_Supplied material_.
------------------------

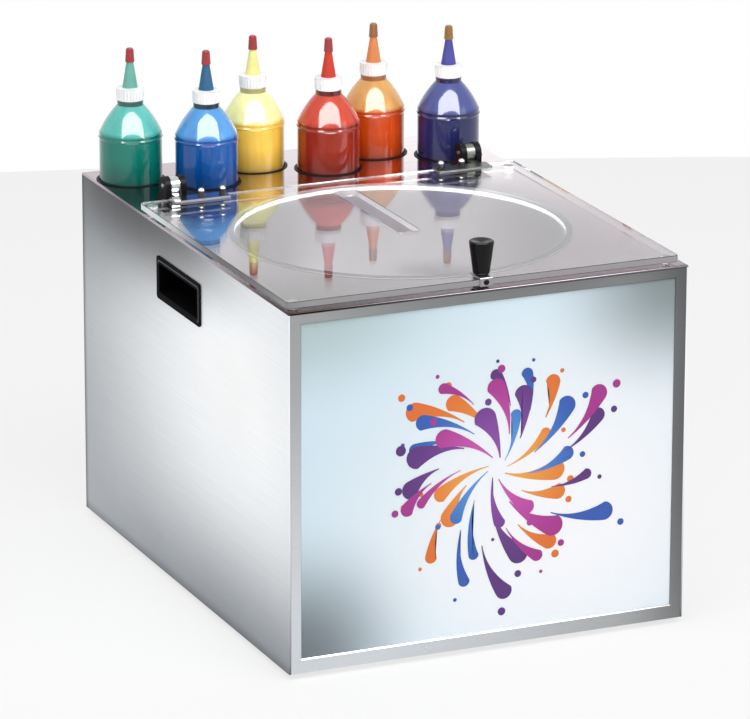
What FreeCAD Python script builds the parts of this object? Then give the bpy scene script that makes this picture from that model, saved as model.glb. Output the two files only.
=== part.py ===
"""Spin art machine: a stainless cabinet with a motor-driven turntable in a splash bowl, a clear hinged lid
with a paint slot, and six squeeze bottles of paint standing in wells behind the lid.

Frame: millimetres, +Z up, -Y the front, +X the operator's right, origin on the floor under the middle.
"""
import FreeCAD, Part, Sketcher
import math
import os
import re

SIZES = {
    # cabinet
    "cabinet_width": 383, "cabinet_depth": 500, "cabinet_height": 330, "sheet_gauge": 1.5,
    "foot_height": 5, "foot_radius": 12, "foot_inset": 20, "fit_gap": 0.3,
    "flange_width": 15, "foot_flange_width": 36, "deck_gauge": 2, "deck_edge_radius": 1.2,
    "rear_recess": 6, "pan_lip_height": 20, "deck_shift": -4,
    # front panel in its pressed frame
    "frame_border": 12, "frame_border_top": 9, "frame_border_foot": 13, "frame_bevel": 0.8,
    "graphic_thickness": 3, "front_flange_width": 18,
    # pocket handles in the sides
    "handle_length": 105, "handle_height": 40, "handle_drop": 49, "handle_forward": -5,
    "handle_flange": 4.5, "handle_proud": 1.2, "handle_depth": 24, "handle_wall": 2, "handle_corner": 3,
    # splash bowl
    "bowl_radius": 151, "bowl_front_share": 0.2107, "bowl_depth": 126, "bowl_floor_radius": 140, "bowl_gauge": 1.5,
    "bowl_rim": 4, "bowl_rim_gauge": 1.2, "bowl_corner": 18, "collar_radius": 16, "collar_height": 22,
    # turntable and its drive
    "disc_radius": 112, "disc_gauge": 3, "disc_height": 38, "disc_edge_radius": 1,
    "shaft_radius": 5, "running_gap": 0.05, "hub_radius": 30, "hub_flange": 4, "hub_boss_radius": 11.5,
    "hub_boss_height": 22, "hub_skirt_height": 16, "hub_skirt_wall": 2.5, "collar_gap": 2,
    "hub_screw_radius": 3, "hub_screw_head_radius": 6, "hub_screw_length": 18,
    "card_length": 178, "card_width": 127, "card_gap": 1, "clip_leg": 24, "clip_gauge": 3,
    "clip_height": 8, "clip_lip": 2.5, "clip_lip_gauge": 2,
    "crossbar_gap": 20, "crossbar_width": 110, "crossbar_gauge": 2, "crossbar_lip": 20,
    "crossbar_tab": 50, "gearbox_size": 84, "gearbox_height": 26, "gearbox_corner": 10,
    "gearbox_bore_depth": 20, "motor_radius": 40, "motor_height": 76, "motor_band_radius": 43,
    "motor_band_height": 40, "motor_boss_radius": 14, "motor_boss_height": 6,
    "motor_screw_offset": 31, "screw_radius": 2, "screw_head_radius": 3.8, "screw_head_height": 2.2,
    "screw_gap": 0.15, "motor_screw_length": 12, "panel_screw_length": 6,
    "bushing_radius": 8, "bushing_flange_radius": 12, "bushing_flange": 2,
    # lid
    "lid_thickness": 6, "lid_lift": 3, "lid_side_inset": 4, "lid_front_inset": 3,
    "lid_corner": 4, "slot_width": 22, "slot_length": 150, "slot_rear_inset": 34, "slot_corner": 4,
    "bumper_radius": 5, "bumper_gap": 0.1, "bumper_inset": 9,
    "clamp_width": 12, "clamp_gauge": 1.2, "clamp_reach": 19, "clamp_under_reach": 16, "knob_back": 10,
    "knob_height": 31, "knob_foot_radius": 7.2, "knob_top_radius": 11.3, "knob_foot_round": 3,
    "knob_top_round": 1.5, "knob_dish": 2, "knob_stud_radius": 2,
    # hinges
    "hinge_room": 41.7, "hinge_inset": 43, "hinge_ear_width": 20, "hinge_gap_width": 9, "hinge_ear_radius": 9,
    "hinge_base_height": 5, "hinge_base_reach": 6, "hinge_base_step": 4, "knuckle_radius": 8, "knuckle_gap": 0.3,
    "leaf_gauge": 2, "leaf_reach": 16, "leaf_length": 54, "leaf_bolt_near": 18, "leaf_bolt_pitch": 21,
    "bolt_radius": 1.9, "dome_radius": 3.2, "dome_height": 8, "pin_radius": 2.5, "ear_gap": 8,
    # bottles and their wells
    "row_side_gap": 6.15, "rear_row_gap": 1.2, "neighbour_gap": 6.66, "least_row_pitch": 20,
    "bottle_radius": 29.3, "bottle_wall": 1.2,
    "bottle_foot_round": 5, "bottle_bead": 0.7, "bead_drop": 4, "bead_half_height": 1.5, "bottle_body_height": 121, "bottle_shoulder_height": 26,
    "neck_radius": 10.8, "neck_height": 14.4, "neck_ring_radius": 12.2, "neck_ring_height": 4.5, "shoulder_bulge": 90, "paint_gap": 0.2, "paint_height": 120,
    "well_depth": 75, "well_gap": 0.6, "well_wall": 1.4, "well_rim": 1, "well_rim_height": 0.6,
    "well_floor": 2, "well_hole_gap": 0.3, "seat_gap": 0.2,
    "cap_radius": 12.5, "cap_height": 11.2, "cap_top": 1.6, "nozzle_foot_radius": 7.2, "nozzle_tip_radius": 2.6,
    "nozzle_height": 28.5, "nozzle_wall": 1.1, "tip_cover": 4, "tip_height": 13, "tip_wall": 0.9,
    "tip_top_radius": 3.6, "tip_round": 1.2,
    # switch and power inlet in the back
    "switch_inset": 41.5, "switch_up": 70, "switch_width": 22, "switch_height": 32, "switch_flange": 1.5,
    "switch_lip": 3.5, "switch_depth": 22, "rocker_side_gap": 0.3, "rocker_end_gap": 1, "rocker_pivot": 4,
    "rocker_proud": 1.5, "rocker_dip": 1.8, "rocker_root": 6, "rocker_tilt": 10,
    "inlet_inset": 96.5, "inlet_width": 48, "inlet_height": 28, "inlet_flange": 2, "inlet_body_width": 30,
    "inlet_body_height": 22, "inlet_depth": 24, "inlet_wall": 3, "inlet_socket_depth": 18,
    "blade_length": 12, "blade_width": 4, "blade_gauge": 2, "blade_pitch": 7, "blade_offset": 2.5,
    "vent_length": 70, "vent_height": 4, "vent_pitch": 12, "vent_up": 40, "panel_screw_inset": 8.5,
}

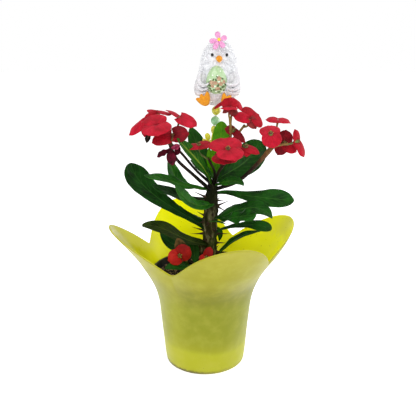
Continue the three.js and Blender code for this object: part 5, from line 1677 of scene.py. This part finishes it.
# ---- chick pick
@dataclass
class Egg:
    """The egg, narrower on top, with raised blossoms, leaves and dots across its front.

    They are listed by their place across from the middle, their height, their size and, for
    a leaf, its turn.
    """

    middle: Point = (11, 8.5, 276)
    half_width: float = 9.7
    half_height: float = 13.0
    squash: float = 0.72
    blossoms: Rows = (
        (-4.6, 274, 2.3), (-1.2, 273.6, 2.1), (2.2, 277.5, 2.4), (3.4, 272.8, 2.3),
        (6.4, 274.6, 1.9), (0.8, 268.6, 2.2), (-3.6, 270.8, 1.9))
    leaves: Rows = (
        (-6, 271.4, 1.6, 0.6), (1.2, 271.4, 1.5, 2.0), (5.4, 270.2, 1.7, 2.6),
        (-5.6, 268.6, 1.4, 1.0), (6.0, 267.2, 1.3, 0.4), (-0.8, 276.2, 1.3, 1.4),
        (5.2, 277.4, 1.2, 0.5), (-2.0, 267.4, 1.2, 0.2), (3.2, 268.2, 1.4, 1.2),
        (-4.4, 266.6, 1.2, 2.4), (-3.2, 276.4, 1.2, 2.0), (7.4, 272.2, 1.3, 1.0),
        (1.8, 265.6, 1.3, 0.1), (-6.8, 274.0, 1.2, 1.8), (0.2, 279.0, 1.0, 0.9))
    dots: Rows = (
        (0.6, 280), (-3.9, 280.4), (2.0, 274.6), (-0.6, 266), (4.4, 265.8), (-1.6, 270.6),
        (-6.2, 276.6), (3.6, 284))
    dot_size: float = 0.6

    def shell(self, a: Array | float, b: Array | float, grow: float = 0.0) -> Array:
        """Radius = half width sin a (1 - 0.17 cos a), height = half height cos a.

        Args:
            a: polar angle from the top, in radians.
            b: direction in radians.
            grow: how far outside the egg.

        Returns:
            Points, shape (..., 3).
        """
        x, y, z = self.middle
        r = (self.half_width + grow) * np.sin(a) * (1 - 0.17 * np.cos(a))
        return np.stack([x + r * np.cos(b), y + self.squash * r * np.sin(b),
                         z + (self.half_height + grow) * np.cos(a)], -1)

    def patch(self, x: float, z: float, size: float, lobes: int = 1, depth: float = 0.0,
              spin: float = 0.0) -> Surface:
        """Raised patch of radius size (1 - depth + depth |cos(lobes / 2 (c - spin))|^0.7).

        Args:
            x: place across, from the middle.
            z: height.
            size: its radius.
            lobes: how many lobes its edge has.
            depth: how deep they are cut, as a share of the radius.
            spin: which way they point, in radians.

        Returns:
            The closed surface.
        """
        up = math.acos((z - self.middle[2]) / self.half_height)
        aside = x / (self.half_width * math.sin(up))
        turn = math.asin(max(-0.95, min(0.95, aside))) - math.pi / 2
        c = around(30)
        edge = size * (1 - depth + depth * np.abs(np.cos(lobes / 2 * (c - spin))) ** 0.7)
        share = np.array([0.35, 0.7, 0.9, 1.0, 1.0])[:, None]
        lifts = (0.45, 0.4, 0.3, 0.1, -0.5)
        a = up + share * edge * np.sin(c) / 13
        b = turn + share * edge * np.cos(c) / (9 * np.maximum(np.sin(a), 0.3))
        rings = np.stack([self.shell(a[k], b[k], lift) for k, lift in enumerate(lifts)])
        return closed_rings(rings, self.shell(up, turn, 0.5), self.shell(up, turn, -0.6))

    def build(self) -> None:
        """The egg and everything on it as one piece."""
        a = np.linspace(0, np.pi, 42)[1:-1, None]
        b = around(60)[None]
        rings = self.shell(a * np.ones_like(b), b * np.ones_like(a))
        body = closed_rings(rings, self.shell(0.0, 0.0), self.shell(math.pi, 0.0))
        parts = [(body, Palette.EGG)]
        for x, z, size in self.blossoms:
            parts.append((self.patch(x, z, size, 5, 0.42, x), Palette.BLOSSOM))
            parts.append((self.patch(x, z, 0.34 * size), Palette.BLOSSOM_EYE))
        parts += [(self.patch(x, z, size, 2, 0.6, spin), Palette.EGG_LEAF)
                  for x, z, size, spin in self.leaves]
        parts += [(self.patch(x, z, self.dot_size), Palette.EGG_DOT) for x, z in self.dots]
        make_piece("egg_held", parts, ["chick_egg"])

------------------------

_What is expected_. Give back the listing exactly, please, from its first line to the line containing "with a paint", inclusive, and nothing past that line.

_Worked answer_.
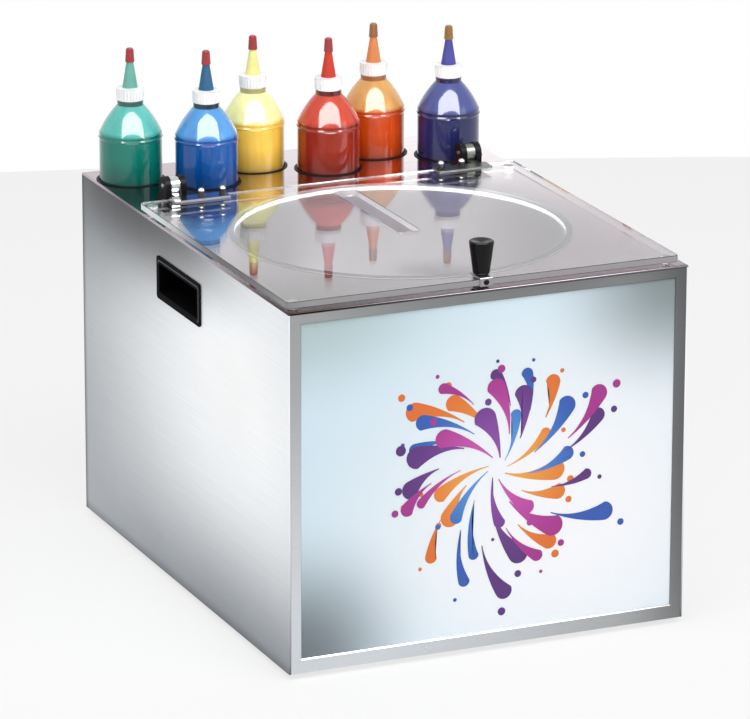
What FreeCAD Python script builds the parts of this object? Then give the bpy scene script that makes this picture from that model, saved as model.glb. Output the two files only.
=== part.py ===
"""Spin art machine: a stainless cabinet with a motor-driven turntable in a splash bowl, a clear hinged lid
with a paint slot, and six squeeze bottles of paint standing in wells behind the lid.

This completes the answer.